Send it back the first time it’s not right. Not the tenth time. The first time along with specific feedback on what needs to change and why.
Spend the 30 minutes teaching the standard. Even when I “don’t have time” because 30 minutes once saves 40+ hours over the year.
Stop apologizing for having standards. No “Sorry, but this needs work.” Just “This needs work. Here’s what needs to change.”
Acknowledge that this feels uncomfortable at first. It did for me too but uncomfortable doesn’t mean wrong. It just means uncomfortable. And if you’ve been following me for any time you’’ know that one of my mantras is that as a leader “you’ve got to learn to get comfortable feeling uncomfortable.”
The shift isn’t from settling to being harsh. It’s from settling to being clear.
Right now, think about your team.
Where are you accepting 75% and telling yourself it’s realistic?
Where are you fixing work instead of teaching the standard?
Where are you settling because it feels faster or kinder in the moment?

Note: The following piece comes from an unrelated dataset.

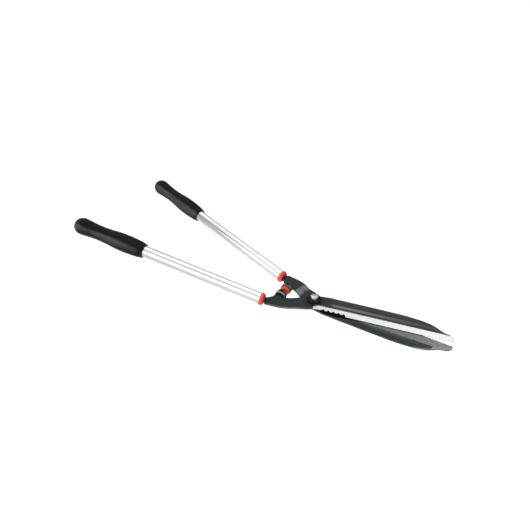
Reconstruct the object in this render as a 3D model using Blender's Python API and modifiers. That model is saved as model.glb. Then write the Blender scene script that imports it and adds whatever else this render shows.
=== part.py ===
"""Long-handled hedge shears: two arms bolted together where they cross, each a steel blade with its tang,
a plastic collar, an aluminium tube and a moulded grip. All sizes are in metres and +Z is up.

The origin is the middle of the pivot bolt's head, on its lower face. +X runs along the blades to their
tips and the handles rise as they go back. The upper arm has its blade at +Y and its handle at -Y, and
the lower arm is the other way round.
"""

import math

import bmesh
import bpy
from mathutils import Matrix, Vector

# Gap kept between pieces that touch, and how far a cutter runs on past what it cuts.
GAP = 0.0003
CUT_PAST = 0.0200

# Pivot stack, from the bolt's head upwards.
BOLT_HEAD_FLATS = 0.0170
BOLT_HEAD_HEIGHT = 0.0053
BOLT_RADIUS = 0.0040
BOLT_END_ABOVE_NUT = 0.0010
HEAD_WASHER_RADIUS = 0.0115
HEAD_WASHER_HEIGHT = 0.0015
BUSH_RADIUS = 0.0060
SPRING_WASHER_RADIUS = 0.0105
SPRING_WASHER_HEIGHT = 0.0010
RING_RADIUS = 0.0148
RING_HEIGHT = 0.0038
RING_TEETH = 24
RING_TOOTH_DEPTH = 0.0008
NUT_FLATS = 0.0130
NUT_TURN = math.radians(15)
NUT_HEIGHT = 0.0055

# The steel plates: each arm's blade and tang are one piece.
PLATE = 0.0040
BLADE_LENGTH = 0.2615
EDGE_THICKNESS = 0.0003
EDGE_OFFSET = 0.0243
EDGE_SLOPE = 0.115
GROUND_BEVEL_WIDTH = 0.0143
GROUND_BEVEL_START = 0.0060
TIP_ROUND = 0.0020
TIP_WIDTH = 0.0085
BACK_CURVE = (
    (0.2530, 0.0182),
    (0.2350, 0.0252),
    (0.2130, 0.0347),
    (0.1780, 0.0389),
    (0.1400, 0.0372),
    (0.0840, 0.0321),
    (0.0450, 0.0280),
)
HUB_RADIUS = 0.0190
HUB_ANGLES = (-80, -120, -158)
# The serrated stretch of the upper blade. Crest and root are distances inside the cutting edge's line.
SERRATION_LEAD_IN = ((0.0125, 0.0200), (0.0200, 0.0193))
SERRATION_START = 0.0260
SERRATION_PITCH = 0.0100
SERRATION_COUNT = 4
SERRATION_CREST = 0.0031
SERRATION_ROOT = 0.0063

# Tangs, seen from above for the arm whose handle is at +Y.
TANG_OUTER = (
    (-0.0820, 0.0550),
    (-0.0700, 0.0540),
    (-0.0580, 0.0520),
    (-0.0420, 0.0472),
    (-0.0260, 0.0395),
    (-0.0080, 0.0315),
)
TANG_INNER = ((-0.0500, 0.0165), (-0.0400, 0.0113), (-0.0315, 0.0052), (-0.0258, -0.0002))
EAR_BACK = -0.0760
EAR_FRONT = -0.0570
EAR_END = 0.0138
EAR_ROOT = (-0.0785, 0.0275)
EAR_FILLET = 0.0020
NECK_WIDTH = 0.0150
SHOULDER_AHEAD = 0.0080
SHOULDER_HALF_WIDTH = 0.0085
TAIL_WIDTH = 0.0140
TAIL_LENGTH = 0.0350

# Folds across the tangs. A fold line runs where x less FOLD_LEAN times the distance out from the
# middle plane has the value given, so that it leans forwards at its outer end.
FOLD_LEAN = 0.30
TAIL_FOLD = -0.1005
UPPER_FOLD = -0.0565
LOWER_STEP_START = -0.0360
LOWER_STEP_END = -0.0520
LOWER_STEP_SLOPE = 0.253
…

Pick one person. One recurring issue where you keep fixing instead of teaching.
This week, send it back. With clear feedback. With the standard defined. With the expectation that it gets done right.
It will take longer today but I promise you it will save you hours tomorrow and the next day and the next day after that.
Comment below and tell me: Where have you been settling? What’s the 75% you’ve been accepting and fixing yourself?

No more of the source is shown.